The thyroid gland is the largest gland of the human body. It is situated in the anterior side of the body, weighs approximately 20 grams, and consists of two lobes (right and left) connected by the isthmus. Occasionally, certain people have a third lobe, the pyramidal lobe. Its name arises from its shield-like shape (θυρεός = shield).
It lies around the trachea and the cricoid cartilage of the larynx, situated near vital structures such as the lower recurrent laryngeal nerves (innervating the vocal cords and being involved in voice production), the upper laryngeal nerves, the cervical sympathetic trunk and the parathyroid glands involved in calcium homeostasis. These elements should be recognized and preserved during thyroidectomy.
The thyroid gland is vascularized through the upper and lower thyroid artery and thyroid veins (superior, middle and inferior ones) forming a rich venous network.
The thyroid gland produces three hormones: 1) Thyroxine or (Τ4), and 2) triidothyronine or (Τ3) regulating the metabolism of all tissues, and 3) calcitonin that lowers the levels of calcium in the blood. The synthesis and secretion of thyroid hormones is regulated by thyroid stimulating hormone (TSH) produced by the anterior pituitary, which itself is regulated by thyrotropin-releasing hormone (TRH) produced by the hypothalamus. Iodine is necessary for the output of thyroid hormones.
The conditions affecting the thyroid gland are numerous and are distinguished into:
- Development disorders
- Conditions causing hyperthyroidism
- Conditions causing hypothyroidism
- Theyroid cancer
A significant clinical finding is thyroid enlargement which can be either viewed or palpated while the patient performs swallowing movements. Thyroid enlargement, regardless of its cause, is called goitre.
Other symptoms are related to the occurrence of hypothyroidism (hypersensitivity to cold, dry skin, itching, disorders of menstruation, depression, etc.) or hyperthyroidism (sudden and unexplained weight loss, tachycardia, arrhythmia or palpitations, increased appetite, nervousness, stress, irritability, tremors in the hands, sweating, cycle changes in women, heat intolerance, diarrhea, thyroid enlargement, fatigue, muscle fatigue, speech difficulties, thinning of the skin, hair fragility). The clinical endocrinologist’s contribution is essential for documenting diagnosis and for planning treatment. The expert radiodiagnostician – ultrasonologist, the oncologist, the pathologist and the nuclear medicine specialist are the indispensable members of the medical team treating endocrine gland conditions and, specifically conditions of the thyroid.
Ultrasonography, thyroid gland measurement (Τ3, Τ4, TSH), scintigraphy, MRI and CT scan and Fine Needle Aspiration – FNA, contribute to the diagnosis of thyroid conditions.

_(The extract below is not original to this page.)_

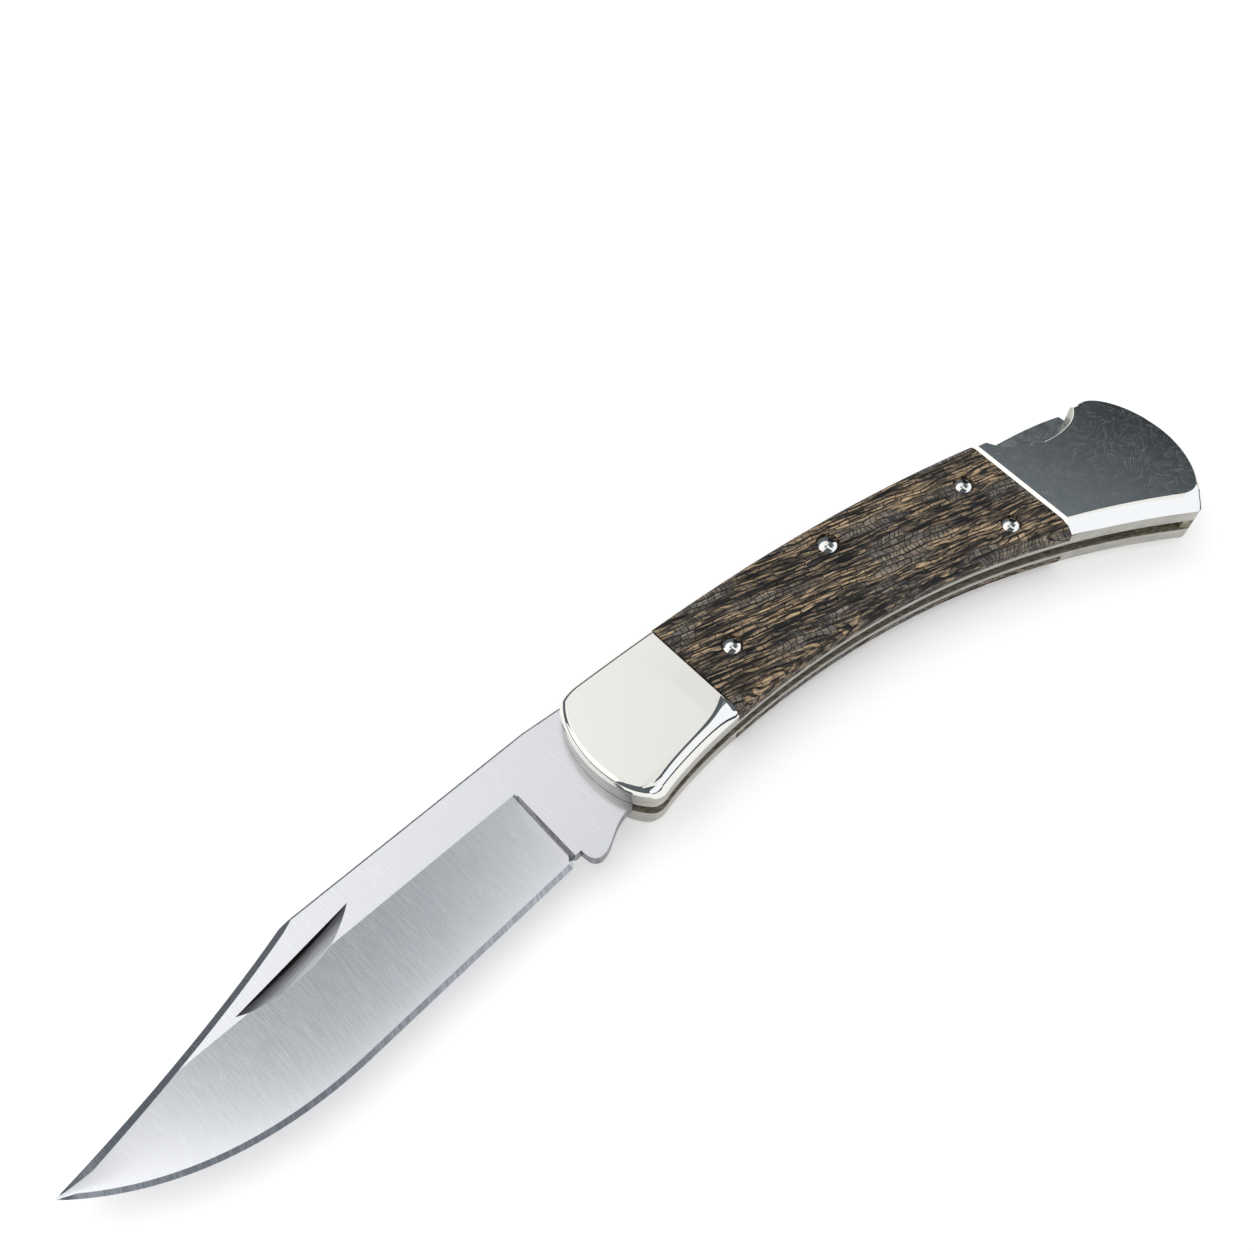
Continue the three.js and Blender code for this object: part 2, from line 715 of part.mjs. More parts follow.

Thyroid conditions that need to be treated surgically are the various types of goitre and thyroid cancer.
Minimally Invasive Video-Αssisted Thyroidectomy
The first endoscopic procedures in the neck were video-assisted parathyroidectomies related to small benign masses (adenomas). This method was then extended to the removal of small thyroid nodules after being slightly modified. The technique currently used does not include the instilling of CO2, and the creation of an appropriate surgical field by applying external fixation. This method is not indicated for all patients (15% of patients only are eligible).
The indications of a minimally invasive video-assisted thyroidectomy – MIVAT are benign conditions, low risk papillary carcinoma, and Grave’s disease. Conversely, contraindications are relapsing disease, locally advanced or metastatic carcinoma, and short neck in obese patients.
This technique includes putting the patient in a supine position without hyperextension of the head to create the adequate area of work. A horizontal incision of 1.5cm is performed at a distance of 2cm over the sterna notch. Preparation and access are the same as in open surgery until access to the thyroid gland. Subsequently, a 30ο endoscopic camera is inserted via an incision of 5-7mm in diameter initiating the endoscopic stage of the method. Small endoscopic tools of 2mm in diameter (forceps, scissors, etc.) are used for the preparation of elements and for completing the thyroidectomy. The surgical procedure times are similar to open surgery and it is possible to use dedicated devices and ultrasonic scissors (e.g. harmonic scalpel). Esthetic results are excellent and postoperative pain is minimal. In the case of a locally advanced disease or lymph node metastasis, conversion of laparoscopic to open surgery is necessary. According to recently published data in relation to the use of MIVAT to manage low risk papillary carcinomas, survival and relapse rates are similar compared to conventional thyroidectomy. It is, however, a method with a long learning curve requiring extensive surgical experience.